Distribution: Suse 9.1 (actually all as far as I know) Hardware Environment: i386 Problem Description: When KILLing a process in the middle of a ncpfs operation, the mount becomes unusable. Subsequent file operations returns EIO. Steps to reproduce: One easy way to reproduce this is to run KDE 3.2 with the DCOP server authority file on a ncpfs. The authority file can be set with the environment variable DCOPAUTHORITY. When shutting down KDE, a process called dcopserver_shutdown will busy-looping read(), which returns EIO. After killing dcopserver_shutdown with SIGKILL, the NCP mount is in a non-working state. The ncpfs maintainer, Petr Vandrovec, has confirmed that this problems exists: >> * When shutting down KDE, the file system startas reporting EIO >> (Input/output error).

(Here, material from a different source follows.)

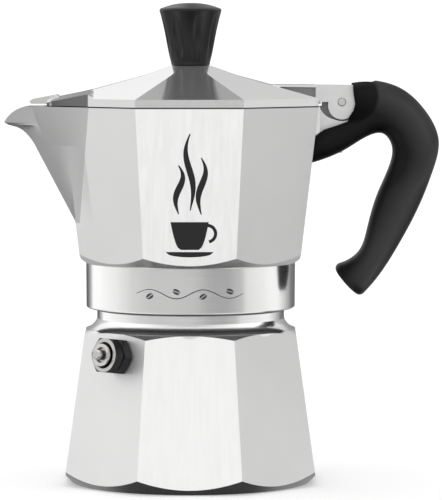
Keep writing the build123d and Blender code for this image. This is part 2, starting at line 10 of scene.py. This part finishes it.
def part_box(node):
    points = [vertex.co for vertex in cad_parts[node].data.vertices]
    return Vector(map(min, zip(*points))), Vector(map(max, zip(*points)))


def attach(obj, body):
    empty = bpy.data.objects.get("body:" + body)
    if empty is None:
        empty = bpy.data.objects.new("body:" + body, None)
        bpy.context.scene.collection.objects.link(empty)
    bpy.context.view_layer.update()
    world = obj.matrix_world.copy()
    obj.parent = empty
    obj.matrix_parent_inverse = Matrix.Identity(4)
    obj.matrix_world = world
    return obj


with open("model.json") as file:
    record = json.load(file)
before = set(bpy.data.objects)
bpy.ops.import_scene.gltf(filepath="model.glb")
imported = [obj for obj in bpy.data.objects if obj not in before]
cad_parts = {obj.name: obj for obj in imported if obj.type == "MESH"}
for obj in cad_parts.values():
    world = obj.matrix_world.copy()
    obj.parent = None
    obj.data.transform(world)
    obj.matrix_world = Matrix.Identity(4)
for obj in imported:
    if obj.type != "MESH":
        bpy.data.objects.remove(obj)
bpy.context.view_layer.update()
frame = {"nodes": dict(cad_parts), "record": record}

MM = 0.001
nodes = frame["nodes"]


# --- node helpers --------------------------------------------------------------
class Material:
    """One procedural material and short ways to add nodes to it."""

    def __init__(self, name, tint=(0.8, 0.8, 0.8), rough=0.3, metal=0.0):
        self.mat = bpy.data.materials.new(name)
        self.mat.use_nodes = True
        self.tree = self.mat.node_tree
        self.tree.nodes.clear()
        out = self.node("ShaderNodeOutputMaterial")
        self.bsdf = self.node("ShaderNodeBsdfPrincipled")
        self.link(self.bsdf.outputs[0], out.inputs["Surface"])
        coords = self.node("ShaderNodeTexCoord")
        self.coord = coords.outputs["Object"]
        self.normal = coords.outputs["Normal"]
        self.tint = tint
        self.rough = rough
        self.metal = metal
        self.height = None
        self.rounded = None

    def node(self, kind, **values):
        n = self.tree.nodes.new(kind)
        for key, value in values.items():
            setattr(n, key, value)
        return n

    def link(self, a, b):
        self.tree.links.new(a, b)

    def put(self, sock, value):
        """Give a socket a number, a colour or another socket."""
        if isinstance(value, tuple):
            sock.default_value = (*value, 1.0) if len(sock.default_value) == 4 else value
        elif isinstance(value, (int, float)):
            sock.default_value = value
        else:
            self.link(value, sock)

    def math(self, op, a, b=0.0):
        n = self.node("ShaderNodeMath", operation=op)
        self.put(n.inputs[0], a)
        self.put(n.inputs[1], b)
        return n.outputs[0]

    def add(self, a, b):
        return self.math("ADD", a, b)

    def times(self, a, b):
        return self.math("MULTIPLY", a, b)

    def stretch(self, scale):
        """Object coordinates scaled on each axis."""
        m = self.node("ShaderNodeMapping")
        self.link(self.coord, m.inputs["Vector"])
        m.inputs["Scale"].default_value = scale
        return m.outputs[0]

    def noise(self, scale, detail=3.0, rough=0.55, vector=None):
        n = self.node("ShaderNodeTexNoise")
        n.inputs["Scale"].default_value = scale
        n.inputs["Detail"].default_value = detail
        n.inputs["Roughness"].default_value = rough
        self.link(vector or self.coord, n.inputs["Vector"])
        return n.outputs["Fac"]

    def remap(self, value, lo, hi, a=0.3, b=0.7):
        n = self.node("ShaderNodeMapRange")
        self.put(n.inputs["Value"], value)
        for sock, v in (("From Min", a), ("From Max", b), ("To Min", lo), ("To Max", hi)):
            n.inputs[sock].default_value = v
        return n.outputs[0]

    def mix(self, fac, a, b):
        n = self.node("ShaderNodeMix", data_type="RGBA")
        for sock, v in ((n.inputs[0], fac), (n.inputs[6], a), (n.inputs[7], b)):
            self.put(sock, v)
        return n.outputs[2]

    def blend(self, fac, a, b):
        n = self.node("ShaderNodeMix", data_type="FLOAT")
        for sock, v in ((n.inputs[0], fac), (n.inputs[2], a), (n.inputs[3], b)):
            self.put(sock, v)
        return n.outputs[0]

    def split(self, vector, name):
        n = self.node("ShaderNodeSeparateXYZ")
        self.link(vector, n.inputs[0])
        return n.outputs[name]

    def axis(self, name):
        """One object coordinate, in metres."""
        return self.split(self.coord, name)

    def facing(self, name):
        """One component of the surface's own normal."""
        return self.split(self.normal, name)

    def either_side(self, value):
        """A value without its sign, for what is the same on both sides."""
        return self.math("ABSOLUTE", value)

    def length(self, a, b):
        return self.math("SQRT", self.add(self.times(a, a), self.times(b, b)))

    def radius(self):
        """Distance from the pot's axis, in metres."""
        return self.length(self.axis("X"), self.axis("Y"))

    def from_crossbar(self, x, z):
        """Distance from a line that crosses the pot from front to back at x and z."""
        return self.length(self.add(self.axis("X"), -x), self.add(self.axis("Z"), -z))

    def off_axis(self, point, direction):
        """Distance from the line through a point, in metres."""
        offset = self.node("ShaderNodeVectorMath", operation="SUBTRACT")
        self.link(self.coord, offset.inputs[0])
        offset.inputs[1].default_value = point
        turned = self.node("ShaderNodeVectorMath", operation="CROSS_PRODUCT")
        self.link(offset.outputs[0], turned.inputs[0])
        turned.inputs[1].default_value = direction
        size = self.node("ShaderNodeVectorMath", operation="LENGTH")
        self.link(turned.outputs[0], size.inputs[0])
        return size.outputs["Value"]

    def bevel(self, radius):
        """The normal as if the edges were rounded further."""
        n = self.node("ShaderNodeBevel", samples=6)
        n.inputs["Radius"].default_value = radius
        return n.outputs[0]

    def along(self, direction):
        """Distance along a direction, in metres."""
        n = self.node("ShaderNodeVectorMath", operation="DOT_PRODUCT")
        self.link(self.coord, n.inputs[0])
        n.inputs[1].default_value = direction
        return n.outputs["Value"]

    def above(self, value, edge, width=0.0002):
        """0 below an edge and 1 above it."""
        return self.remap(value, 0.0, 1.0, edge - width / 2, edge + width / 2)

    def below(self, value, edge, width=0.0002):
        return self.remap(value, 1.0, 0.0, edge - width / 2, edge + width / 2)

    def zone(self, mask, tint=None, rough=None, metal=None, height=None):
        """Another finish where the mask is 1."""
        if tint is not None:
            self.tint = self.mix(mask, self.tint, tint)
        if rough is not None:
            self.rough = self.blend(mask, self.rough, rough)
        if metal is not None:
            self.metal = self.blend(mask, self.metal, metal)
        if height is not None:
            self.height = self.add(self.height, self.times(mask, height))

    def finish(self, strength=0.2, distance=0.00005):
        self.put(self.bsdf.inputs["Base Color"], self.tint)
        self.put(self.bsdf.inputs["Roughness"], self.rough)
        self.put(self.bsdf.inputs["Metallic"], self.metal)
        if self.height is not None:
            n = self.node("ShaderNodeBump")
            n.inputs["Strength"].default_value = strength
            n.inputs["Distance"].default_value = distance
            self.link(self.height, n.inputs["Height"])
            if self.rounded is not None:
                self.link(self.rounded, n.inputs["Normal"])
            self.link(n.outputs[0], self.bsdf.inputs["Normal"])
        return self.mat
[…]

It's also very un-responsive; if one process runs >> read() (returning EIO) in a tight loop, other processes hangs forever (well, >> at least > 12 hours). > >Someone aborted process in the middle of ncpfs operation with SIGKIL. >As ncp request/responses are handled in context of calling >process, if you SIGKILL process after it sent request but before it >received response, connection is invalidated. But it should not hang >other processes which have nothing to do with ncpfs. If you run in a >loop process which does some (failing) ncpfs operation, other processes >which want to use that mountpoint of course blocks: Linux semaphores are not fair. If you do not want SIGKILL to abort connection, replace >sigmask(SIGKILL) with sigmask(0) in fs/ncpfs/sock.c. But then you may >get unkillable process in the case TCP connected server dies, or if you'll >set infinite timeout for UDP/IPX servers He has also indicated that this problem might be solveable: >Actually with 2.6.x fs/ncpfs/sock.c changing code to not call >ncp_abort_connection() when something goes wrong should not be that >hard. Only problem is that ncp_request_reply structure is allocated >on caller stack, and so you must kill receiver (ncpdgram_rcv_proc/ >ncptcp_rcv_proc) before you release this structure.
This is still a problem for us. Any progress?
Cendio has provided a patch which has been merged upstream (will be in 2.6.21). Closing bug.